▶ _Task details_
Look below for the line containing "return Rot(0, 0, lean_direction) * tipped" and the line containing "obj.data.transform(world)"; repeat exactly those two lines and all lines between them, and nothing else.

▶ _Supplied information_

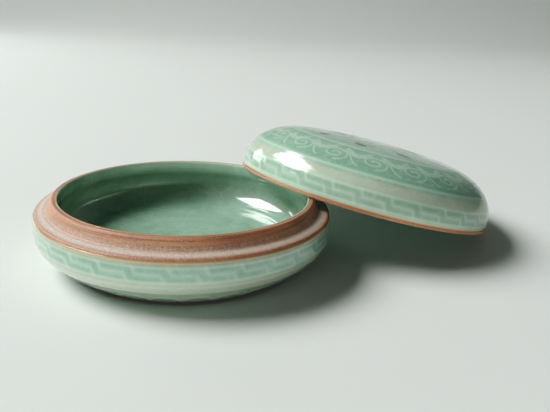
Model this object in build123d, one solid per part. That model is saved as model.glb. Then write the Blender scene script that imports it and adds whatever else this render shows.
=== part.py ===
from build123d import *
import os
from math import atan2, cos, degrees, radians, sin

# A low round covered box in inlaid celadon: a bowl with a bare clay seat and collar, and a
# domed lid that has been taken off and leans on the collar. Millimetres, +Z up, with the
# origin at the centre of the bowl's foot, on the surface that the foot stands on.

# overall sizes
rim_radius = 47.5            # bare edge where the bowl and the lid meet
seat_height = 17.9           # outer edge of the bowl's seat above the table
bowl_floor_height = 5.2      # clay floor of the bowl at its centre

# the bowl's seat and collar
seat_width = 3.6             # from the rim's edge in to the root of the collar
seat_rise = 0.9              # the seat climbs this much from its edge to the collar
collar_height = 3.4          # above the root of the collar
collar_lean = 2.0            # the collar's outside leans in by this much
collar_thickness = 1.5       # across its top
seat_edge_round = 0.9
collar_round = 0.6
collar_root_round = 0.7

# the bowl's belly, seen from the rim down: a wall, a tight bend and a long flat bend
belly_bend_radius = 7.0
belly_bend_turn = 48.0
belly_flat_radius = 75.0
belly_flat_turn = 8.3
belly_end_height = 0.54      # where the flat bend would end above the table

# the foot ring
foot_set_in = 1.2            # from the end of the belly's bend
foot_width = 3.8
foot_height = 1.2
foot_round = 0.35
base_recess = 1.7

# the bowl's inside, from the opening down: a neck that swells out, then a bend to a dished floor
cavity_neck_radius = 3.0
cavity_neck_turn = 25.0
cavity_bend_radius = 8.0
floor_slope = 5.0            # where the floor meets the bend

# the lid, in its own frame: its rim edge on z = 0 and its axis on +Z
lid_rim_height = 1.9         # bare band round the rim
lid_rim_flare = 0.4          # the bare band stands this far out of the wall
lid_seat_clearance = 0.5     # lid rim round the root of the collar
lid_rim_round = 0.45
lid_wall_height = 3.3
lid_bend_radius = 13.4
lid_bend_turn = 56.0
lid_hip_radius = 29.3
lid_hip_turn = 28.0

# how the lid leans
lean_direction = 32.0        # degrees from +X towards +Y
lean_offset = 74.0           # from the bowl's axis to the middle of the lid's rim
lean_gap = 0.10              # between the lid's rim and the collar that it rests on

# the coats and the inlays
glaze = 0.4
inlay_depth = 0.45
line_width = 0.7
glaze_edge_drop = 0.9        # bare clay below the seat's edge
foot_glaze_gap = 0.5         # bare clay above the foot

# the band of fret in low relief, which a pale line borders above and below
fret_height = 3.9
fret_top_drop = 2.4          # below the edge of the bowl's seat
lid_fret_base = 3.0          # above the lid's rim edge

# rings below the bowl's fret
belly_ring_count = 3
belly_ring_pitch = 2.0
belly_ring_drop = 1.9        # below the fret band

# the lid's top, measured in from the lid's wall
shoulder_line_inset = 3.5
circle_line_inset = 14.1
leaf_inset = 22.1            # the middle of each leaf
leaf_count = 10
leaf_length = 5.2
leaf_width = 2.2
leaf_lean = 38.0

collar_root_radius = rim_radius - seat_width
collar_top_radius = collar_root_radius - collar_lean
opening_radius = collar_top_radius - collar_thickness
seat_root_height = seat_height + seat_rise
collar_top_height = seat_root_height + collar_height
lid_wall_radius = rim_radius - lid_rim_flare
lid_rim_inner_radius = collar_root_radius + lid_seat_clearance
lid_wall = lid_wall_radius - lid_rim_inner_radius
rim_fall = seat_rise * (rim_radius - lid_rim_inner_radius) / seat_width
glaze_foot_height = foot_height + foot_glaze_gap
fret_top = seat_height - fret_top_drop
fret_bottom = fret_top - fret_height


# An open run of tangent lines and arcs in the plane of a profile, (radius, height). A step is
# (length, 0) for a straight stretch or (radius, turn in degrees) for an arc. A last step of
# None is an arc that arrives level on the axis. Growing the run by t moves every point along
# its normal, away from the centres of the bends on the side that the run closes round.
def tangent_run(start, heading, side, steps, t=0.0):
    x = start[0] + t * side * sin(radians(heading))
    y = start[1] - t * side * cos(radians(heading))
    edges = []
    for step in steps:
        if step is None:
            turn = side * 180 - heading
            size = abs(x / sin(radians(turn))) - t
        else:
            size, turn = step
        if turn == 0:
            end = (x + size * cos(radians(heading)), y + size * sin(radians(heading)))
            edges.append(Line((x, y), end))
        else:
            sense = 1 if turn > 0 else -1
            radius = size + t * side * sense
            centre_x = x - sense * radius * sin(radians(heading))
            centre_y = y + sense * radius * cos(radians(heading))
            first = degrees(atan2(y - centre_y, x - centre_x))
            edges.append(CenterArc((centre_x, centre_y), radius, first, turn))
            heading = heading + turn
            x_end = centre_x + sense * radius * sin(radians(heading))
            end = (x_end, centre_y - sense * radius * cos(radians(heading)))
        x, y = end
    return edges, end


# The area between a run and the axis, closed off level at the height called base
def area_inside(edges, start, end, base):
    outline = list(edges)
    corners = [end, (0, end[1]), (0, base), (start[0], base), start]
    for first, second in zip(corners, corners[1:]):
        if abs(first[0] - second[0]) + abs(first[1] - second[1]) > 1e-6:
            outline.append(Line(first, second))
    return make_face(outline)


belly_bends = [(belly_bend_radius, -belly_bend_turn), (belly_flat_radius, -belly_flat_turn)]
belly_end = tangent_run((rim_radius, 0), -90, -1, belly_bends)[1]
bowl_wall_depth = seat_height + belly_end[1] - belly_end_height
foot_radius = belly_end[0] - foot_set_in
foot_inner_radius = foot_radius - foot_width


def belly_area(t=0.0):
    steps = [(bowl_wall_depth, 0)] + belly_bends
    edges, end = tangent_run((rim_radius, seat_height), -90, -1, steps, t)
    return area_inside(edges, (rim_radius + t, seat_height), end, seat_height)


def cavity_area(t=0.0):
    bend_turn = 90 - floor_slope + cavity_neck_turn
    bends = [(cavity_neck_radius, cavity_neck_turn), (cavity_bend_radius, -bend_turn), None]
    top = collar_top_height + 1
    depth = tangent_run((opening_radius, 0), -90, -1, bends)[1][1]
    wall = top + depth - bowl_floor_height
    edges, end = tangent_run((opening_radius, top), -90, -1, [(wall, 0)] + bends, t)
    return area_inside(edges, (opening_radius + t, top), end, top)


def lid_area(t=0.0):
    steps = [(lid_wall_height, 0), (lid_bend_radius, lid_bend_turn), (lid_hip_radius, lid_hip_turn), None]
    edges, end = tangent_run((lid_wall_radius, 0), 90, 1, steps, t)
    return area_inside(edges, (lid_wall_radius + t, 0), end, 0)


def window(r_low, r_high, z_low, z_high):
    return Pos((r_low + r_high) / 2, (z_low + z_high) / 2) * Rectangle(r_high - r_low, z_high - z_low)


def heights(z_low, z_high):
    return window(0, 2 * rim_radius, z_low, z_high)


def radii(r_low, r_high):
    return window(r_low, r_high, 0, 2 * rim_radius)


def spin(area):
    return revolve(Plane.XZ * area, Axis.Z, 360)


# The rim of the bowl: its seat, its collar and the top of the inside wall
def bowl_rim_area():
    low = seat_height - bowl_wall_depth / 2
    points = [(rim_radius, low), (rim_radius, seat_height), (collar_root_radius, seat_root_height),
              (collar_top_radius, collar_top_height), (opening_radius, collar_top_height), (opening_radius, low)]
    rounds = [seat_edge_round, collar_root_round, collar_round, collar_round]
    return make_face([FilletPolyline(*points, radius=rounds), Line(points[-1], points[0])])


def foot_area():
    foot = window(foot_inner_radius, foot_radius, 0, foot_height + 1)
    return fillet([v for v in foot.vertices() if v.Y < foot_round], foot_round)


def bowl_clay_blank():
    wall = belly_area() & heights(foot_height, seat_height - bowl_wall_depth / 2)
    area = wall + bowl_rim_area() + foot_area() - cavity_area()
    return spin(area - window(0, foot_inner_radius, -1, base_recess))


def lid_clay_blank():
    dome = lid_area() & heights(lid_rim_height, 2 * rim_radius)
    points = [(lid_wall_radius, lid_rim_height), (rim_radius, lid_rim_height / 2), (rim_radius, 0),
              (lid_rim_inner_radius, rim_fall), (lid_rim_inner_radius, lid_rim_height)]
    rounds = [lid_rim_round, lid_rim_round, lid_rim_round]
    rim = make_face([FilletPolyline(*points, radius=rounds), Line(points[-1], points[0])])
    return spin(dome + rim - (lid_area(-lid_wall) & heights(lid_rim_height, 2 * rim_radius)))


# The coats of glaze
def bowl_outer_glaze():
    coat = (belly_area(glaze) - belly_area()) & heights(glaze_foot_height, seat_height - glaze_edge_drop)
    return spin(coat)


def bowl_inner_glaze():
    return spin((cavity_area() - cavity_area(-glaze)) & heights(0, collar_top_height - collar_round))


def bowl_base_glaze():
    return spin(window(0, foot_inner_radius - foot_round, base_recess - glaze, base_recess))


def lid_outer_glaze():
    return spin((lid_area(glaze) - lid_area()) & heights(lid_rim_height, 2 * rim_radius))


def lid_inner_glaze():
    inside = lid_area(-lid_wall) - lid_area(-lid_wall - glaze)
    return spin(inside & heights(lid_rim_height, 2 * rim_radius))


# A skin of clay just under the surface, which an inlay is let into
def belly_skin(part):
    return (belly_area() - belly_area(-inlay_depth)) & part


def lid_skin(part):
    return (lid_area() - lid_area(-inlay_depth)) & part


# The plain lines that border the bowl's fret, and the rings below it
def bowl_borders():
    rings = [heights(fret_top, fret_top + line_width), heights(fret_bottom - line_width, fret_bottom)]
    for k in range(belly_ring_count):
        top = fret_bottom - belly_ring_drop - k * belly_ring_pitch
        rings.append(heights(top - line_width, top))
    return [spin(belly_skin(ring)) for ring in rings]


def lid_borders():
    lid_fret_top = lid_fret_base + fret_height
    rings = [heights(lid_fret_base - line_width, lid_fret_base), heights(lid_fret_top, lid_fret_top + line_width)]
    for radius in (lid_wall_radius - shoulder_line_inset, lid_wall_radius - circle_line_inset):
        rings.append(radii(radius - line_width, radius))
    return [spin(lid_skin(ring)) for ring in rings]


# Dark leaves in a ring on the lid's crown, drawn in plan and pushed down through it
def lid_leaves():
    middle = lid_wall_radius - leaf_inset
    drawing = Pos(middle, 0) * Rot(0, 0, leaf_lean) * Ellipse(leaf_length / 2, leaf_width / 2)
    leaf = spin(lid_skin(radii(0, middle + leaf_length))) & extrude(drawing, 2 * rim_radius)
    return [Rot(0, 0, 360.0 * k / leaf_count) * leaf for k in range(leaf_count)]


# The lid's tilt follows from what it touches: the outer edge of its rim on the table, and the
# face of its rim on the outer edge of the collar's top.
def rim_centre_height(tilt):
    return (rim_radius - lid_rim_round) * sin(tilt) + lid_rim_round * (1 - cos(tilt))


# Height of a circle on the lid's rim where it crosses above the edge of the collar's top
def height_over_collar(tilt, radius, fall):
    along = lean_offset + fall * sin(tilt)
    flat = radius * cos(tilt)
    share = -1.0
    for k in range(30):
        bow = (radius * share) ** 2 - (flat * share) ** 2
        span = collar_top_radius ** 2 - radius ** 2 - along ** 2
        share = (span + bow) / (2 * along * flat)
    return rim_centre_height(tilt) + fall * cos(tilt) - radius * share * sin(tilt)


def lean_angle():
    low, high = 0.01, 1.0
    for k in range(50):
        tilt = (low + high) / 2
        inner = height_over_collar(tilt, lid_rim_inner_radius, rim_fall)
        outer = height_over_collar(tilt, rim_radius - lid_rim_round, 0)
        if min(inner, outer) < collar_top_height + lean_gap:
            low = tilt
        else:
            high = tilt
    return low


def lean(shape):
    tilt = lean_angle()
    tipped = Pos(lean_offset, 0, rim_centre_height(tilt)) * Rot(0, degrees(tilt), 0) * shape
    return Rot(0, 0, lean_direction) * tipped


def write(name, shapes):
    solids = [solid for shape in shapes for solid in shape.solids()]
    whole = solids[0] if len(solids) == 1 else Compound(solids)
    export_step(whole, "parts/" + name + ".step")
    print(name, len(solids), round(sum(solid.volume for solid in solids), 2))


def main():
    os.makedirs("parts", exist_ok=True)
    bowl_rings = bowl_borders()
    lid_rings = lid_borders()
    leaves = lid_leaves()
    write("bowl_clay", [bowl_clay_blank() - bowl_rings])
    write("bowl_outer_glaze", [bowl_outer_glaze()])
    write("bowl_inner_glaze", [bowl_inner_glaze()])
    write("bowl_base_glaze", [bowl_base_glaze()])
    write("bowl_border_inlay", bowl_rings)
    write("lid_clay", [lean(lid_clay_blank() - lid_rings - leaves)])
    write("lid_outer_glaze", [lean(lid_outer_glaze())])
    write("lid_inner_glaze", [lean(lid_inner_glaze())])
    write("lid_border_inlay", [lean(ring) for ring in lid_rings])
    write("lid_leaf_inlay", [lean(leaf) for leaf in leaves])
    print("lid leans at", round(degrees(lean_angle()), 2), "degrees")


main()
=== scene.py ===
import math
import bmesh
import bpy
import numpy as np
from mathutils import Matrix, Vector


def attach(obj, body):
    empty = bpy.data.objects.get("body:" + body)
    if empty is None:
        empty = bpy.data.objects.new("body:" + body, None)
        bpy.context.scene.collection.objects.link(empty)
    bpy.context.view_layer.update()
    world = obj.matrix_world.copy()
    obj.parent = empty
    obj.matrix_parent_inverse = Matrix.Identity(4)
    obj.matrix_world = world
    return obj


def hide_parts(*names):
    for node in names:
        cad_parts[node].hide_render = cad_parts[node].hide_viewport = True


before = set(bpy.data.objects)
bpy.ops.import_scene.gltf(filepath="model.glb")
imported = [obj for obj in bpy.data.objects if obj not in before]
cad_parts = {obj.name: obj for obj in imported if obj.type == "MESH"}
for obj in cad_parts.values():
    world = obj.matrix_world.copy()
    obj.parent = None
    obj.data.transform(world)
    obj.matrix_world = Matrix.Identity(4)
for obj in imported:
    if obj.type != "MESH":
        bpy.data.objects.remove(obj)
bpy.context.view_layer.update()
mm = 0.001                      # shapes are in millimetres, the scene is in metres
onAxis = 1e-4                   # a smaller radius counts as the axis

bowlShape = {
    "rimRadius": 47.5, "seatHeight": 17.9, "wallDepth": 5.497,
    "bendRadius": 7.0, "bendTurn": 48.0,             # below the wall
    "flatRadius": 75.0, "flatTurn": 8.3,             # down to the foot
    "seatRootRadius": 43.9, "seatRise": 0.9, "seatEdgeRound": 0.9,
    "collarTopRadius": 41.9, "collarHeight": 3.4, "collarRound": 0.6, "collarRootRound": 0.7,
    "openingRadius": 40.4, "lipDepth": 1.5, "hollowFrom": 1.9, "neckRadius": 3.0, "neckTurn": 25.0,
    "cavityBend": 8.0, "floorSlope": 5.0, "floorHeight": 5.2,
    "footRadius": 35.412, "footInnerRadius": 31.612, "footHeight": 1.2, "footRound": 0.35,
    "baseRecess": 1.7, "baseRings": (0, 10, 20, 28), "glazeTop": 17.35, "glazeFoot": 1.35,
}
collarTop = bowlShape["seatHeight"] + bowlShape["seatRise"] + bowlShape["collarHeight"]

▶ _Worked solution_
    return Rot(0, 0, lean_direction) * tipped


def write(name, shapes):
    solids = [solid for shape in shapes for solid in shape.solids()]
    whole = solids[0] if len(solids) == 1 else Compound(solids)
    export_step(whole, "parts/" + name + ".step")
    print(name, len(solids), round(sum(solid.volume for solid in solids), 2))


def main():
    os.makedirs("parts", exist_ok=True)
    bowl_rings = bowl_borders()
    lid_rings = lid_borders()
    leaves = lid_leaves()
    write("bowl_clay", [bowl_clay_blank() - bowl_rings])
    write("bowl_outer_glaze", [bowl_outer_glaze()])
    write("bowl_inner_glaze", [bowl_inner_glaze()])
    write("bowl_base_glaze", [bowl_base_glaze()])
    write("bowl_border_inlay", bowl_rings)
    write("lid_clay", [lean(lid_clay_blank() - lid_rings - leaves)])
    write("lid_outer_glaze", [lean(lid_outer_glaze())])
    write("lid_inner_glaze", [lean(lid_inner_glaze())])
    write("lid_border_inlay", [lean(ring) for ring in lid_rings])
    write("lid_leaf_inlay", [lean(leaf) for leaf in leaves])
    print("lid leans at", round(degrees(lean_angle()), 2), "degrees")


main()
=== scene.py ===
import math
import bmesh
import bpy
import numpy as np
from mathutils import Matrix, Vector


def attach(obj, body):
    empty = bpy.data.objects.get("body:" + body)
    if empty is None:
        empty = bpy.data.objects.new("body:" + body, None)
        bpy.context.scene.collection.objects.link(empty)
    bpy.context.view_layer.update()
    world = obj.matrix_world.copy()
    obj.parent = empty
    obj.matrix_parent_inverse = Matrix.Identity(4)
    obj.matrix_world = world
    return obj


def hide_parts(*names):
    for node in names:
        cad_parts[node].hide_render = cad_parts[node].hide_viewport = True


before = set(bpy.data.objects)
bpy.ops.import_scene.gltf(filepath="model.glb")
imported = [obj for obj in bpy.data.objects if obj not in before]
cad_parts = {obj.name: obj for obj in imported if obj.type == "MESH"}
for obj in cad_parts.values():
    world = obj.matrix_world.copy()
    obj.parent = None
    obj.data.transform(world)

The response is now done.